Bert Dohmen is an financial analyst that I got wind of via my work. He's been talking about the devaluation of the dollar and the rise of gold for some time now. Gold has pulled back somewhat from recent record highs. It's amazing that the FDIC can be running out of cash, the IMF releases 403 TONS of gold

with only passing recognition from the press and public. Obviously they were keeping the price of gold in check. Once again meddling with the market and pricing will only postpone the inevitable. Propping up the dollar is an exercise of futility. Two wars, banking crisis, bailouts...printing dollars is not the answer, conversely it will result in unfavorable conditions in our economy. Let's not even get into the millions that will be poured into extending unemployment for MILLIONS by the end of the year. Combined with falling tax revenues of every variance, we will only see deterioration after December...and beyond into 2011.
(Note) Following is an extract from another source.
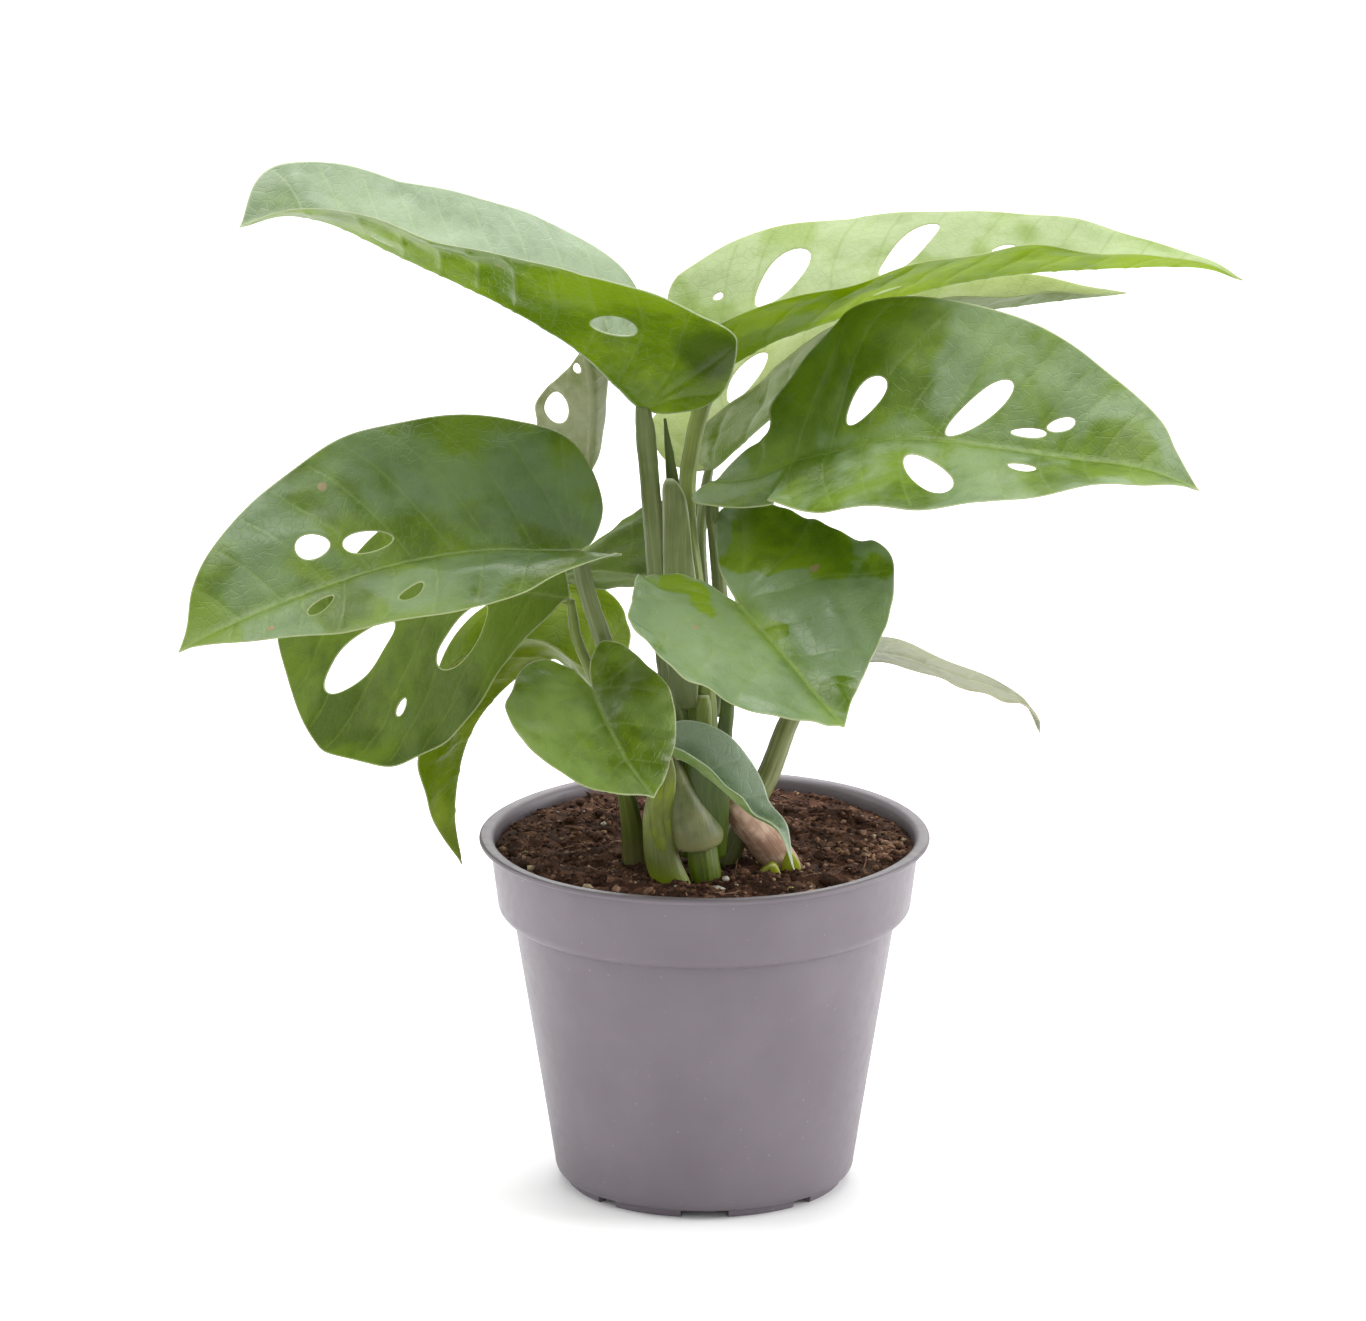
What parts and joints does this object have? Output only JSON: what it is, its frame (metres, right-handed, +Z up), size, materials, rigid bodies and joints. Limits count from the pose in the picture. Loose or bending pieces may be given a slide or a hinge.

Keep up the good work. Your ideas are excellent and thought provoking.

Jacob said...

Steve, thanks a lot for your support. I'm glad I can inspire people to keep writing about these things. It has to be done, because what I have seen happen to America in the last year has been truly frightening on many levels.

I don't know which is greatest in American media, the ignorance or the self-imposed censorship.

I think it's actually quite easy to see where all this is headed, it's only a matter of how long the spin can be kept up.